Mishkin and Chepiga’s only accomplishment in 2018 was to stay out of jail.

2) Maria Butina

Maria Butina gun
Maria Butina posted this picture on Facebook in 2013. (Credit: Mother Jones)

The very low bar of staying out of the slammer may elude Marina Butina, perhaps the most famous Russian spy in Washington.  Earlier this month,  the former American University graduate student pleaded guilty to acting a Russian agent. She faces up to three years in jail, though she may get less when she is sentenced in 2019.

The gun-toting Butina was a less than discreet operative in America. She cut a wide swathe at the National Rifle Association and other conservative groups, snagging a Republican political operative along the way to serve as a boyfriend/collaborator. Her mission was to set up a meeting between Trump and her controller, Russian banker Alexander Torshin. It was supposed to happen in February 2017 but fell through at the last minute. Despite her impressive arsenal of weaponry, she lacked firepower in the end.

Now Butina may have to trade her Red Sparrow persona for an orange prison suit.

1) Ahmed al-Asiri

Ahmed al-Asiri
Ahmed al-Asiri, fall guy

Gen. Ahmad al-Asiri started 2018 as deputy chief of the General Intelligence Presidency, the spy service of the Kingdom of Saudi Arabia. At year’s end, he’s in jail, facing the death penalty for his role in the assassination of journalist Jamal Khashoggi.

Asiri’s downfall was not his tradecraft, but his choice of subordinates. Asiri was in charge of the 15-man “hit squad” that killed Khashoggi in the Saudi consulate in Istanbul, Turkey. Asiri reportedly ordered the men to bring Khashoggi back to Saudi Arabia, But his team bungled the job, and Khashoggi was killed on the spot, not kidnapped.

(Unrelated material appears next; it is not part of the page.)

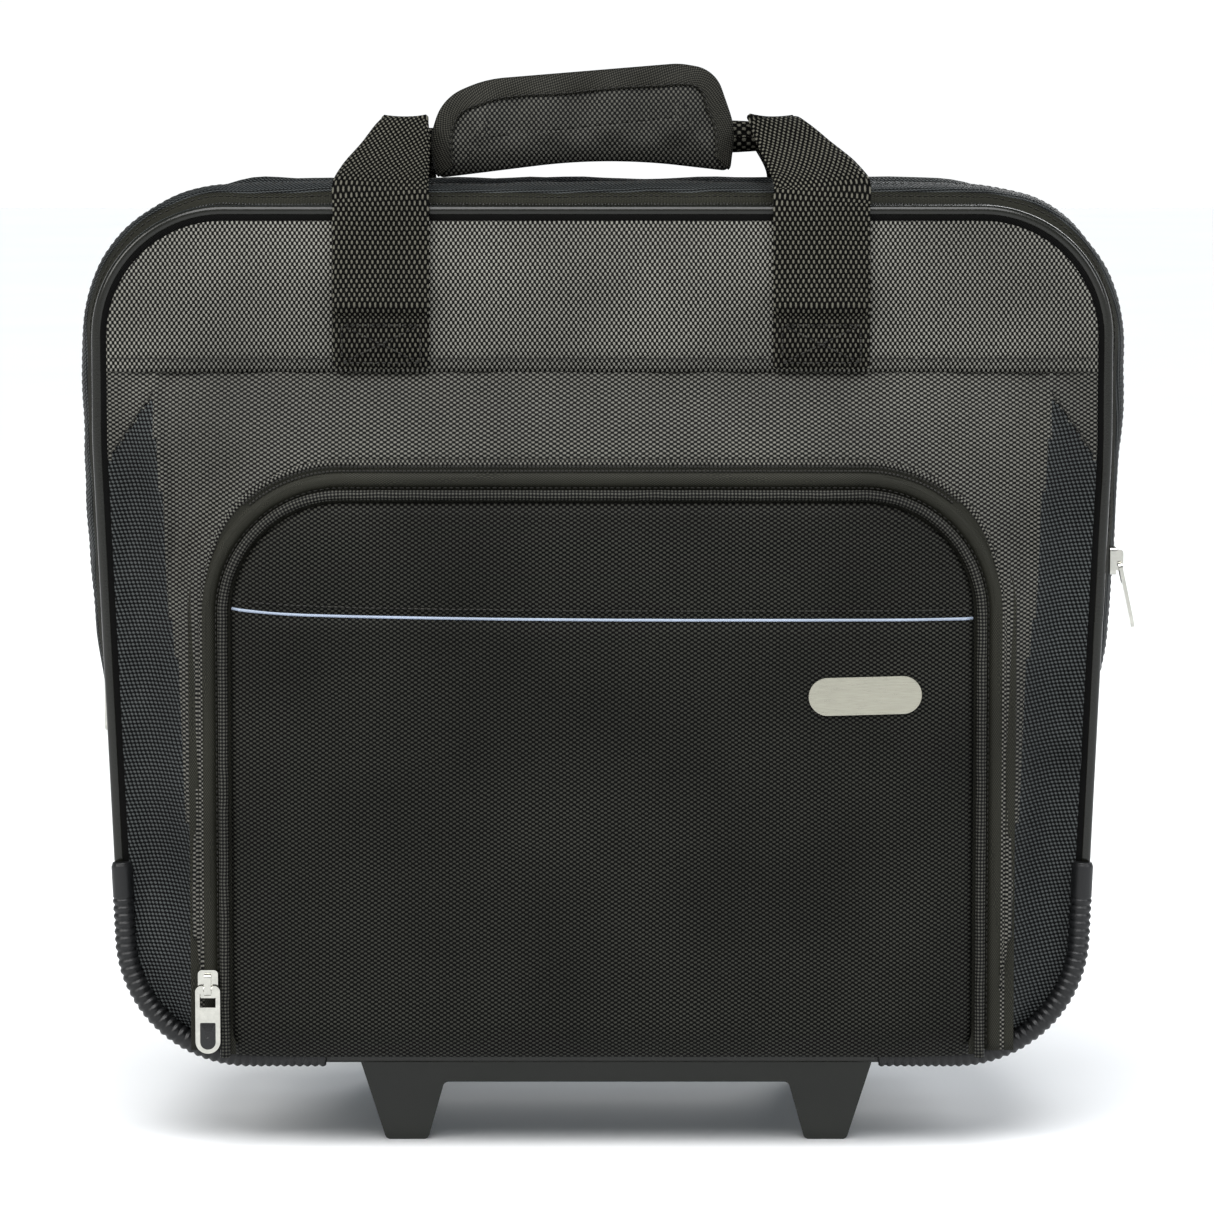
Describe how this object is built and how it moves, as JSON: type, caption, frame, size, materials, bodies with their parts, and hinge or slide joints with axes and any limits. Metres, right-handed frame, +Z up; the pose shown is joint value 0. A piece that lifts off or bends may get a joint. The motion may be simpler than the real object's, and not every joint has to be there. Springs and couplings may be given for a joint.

No one believes that Asiri would have or could have ordered the rendition of Khashoggi without the blessing of his boss, Crown Prince Mohammed bin Salman (MBS). And no one doubts that MBS  (and President Trump) needs a scapegoat for Khashoggi’s murder, and that Asiri will serve. A good spy should never have to contemplate a sword over his neck. Asiri does.

Coda

So if you think you had a bad year in 2018, think again. If espionage is your profession you did better than this hapless half-dozen. And if espionage is not your profession, well, you chose wisely.